_DESCRIPTION OF THE TASK_. Find every line in the records below that holds the word "scene", and copy it out.

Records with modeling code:
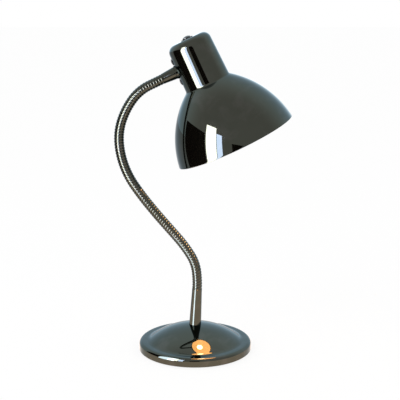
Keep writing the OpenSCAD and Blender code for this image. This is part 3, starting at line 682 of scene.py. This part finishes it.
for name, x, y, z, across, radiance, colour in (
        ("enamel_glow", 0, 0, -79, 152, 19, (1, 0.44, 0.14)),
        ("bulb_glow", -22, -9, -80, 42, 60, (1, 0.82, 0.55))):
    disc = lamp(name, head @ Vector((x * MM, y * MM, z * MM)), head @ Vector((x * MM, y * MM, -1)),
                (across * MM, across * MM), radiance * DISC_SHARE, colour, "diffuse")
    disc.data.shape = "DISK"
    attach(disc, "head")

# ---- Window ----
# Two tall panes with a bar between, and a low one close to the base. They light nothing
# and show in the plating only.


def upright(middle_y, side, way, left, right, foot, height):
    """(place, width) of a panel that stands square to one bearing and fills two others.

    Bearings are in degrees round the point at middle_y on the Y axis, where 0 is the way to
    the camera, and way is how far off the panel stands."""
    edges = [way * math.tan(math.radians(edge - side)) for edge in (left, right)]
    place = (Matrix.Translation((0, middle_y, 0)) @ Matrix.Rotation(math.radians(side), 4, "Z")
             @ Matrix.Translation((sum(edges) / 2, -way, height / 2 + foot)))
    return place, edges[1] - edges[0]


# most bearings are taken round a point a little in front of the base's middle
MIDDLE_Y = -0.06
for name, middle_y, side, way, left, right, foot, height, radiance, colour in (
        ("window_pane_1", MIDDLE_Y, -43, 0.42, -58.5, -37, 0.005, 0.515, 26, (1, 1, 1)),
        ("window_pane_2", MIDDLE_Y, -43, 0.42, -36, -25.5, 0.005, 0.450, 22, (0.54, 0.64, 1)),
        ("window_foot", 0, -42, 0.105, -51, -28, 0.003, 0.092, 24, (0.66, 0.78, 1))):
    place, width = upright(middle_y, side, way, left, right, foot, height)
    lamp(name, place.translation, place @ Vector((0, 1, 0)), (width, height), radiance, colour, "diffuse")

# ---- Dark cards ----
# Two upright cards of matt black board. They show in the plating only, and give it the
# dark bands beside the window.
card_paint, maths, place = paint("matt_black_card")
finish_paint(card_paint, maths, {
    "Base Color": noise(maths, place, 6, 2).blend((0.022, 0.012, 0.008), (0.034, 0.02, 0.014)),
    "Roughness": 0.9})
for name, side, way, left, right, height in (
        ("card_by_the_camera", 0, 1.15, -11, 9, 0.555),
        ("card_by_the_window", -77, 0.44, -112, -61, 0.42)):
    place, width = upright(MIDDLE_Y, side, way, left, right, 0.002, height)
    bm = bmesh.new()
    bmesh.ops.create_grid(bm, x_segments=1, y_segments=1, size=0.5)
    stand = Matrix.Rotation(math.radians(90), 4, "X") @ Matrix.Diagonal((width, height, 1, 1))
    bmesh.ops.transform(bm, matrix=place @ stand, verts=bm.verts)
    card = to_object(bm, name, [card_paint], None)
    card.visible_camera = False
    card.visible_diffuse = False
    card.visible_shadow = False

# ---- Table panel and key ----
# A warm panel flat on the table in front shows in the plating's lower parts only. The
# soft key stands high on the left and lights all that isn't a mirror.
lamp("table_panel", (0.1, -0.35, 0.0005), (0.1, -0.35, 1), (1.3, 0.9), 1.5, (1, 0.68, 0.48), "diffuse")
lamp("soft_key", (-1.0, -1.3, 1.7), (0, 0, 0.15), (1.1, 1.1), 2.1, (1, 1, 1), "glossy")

---

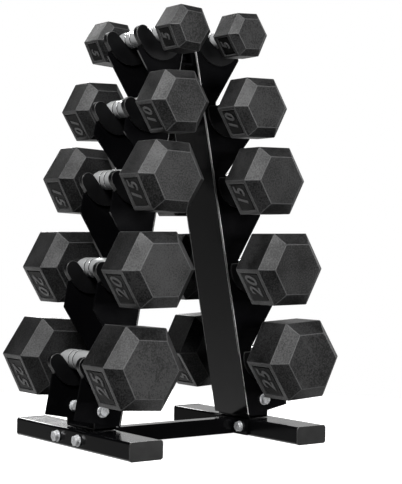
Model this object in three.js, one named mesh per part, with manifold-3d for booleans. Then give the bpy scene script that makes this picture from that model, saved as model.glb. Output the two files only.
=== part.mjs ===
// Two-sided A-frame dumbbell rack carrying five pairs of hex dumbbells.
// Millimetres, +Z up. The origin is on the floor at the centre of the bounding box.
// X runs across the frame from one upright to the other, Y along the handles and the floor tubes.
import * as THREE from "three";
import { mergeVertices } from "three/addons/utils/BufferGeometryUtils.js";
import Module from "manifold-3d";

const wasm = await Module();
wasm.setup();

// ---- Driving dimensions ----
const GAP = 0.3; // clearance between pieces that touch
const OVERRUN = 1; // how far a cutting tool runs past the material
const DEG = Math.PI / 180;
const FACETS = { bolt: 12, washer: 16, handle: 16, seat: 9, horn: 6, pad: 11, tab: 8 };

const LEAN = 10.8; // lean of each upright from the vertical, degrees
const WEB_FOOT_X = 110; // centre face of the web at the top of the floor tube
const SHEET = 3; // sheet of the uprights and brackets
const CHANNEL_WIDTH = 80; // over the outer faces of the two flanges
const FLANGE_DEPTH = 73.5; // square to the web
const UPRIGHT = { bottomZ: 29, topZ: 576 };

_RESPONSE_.
Keep writing the OpenSCAD and Blender code for this image. This is part 3, starting at line 682 of scene.py. This part finishes it.
Model this object in three.js, one named mesh per part, with manifold-3d for booleans. Then give the bpy scene script that makes this picture from that model, saved as model.glb. Output the two files only.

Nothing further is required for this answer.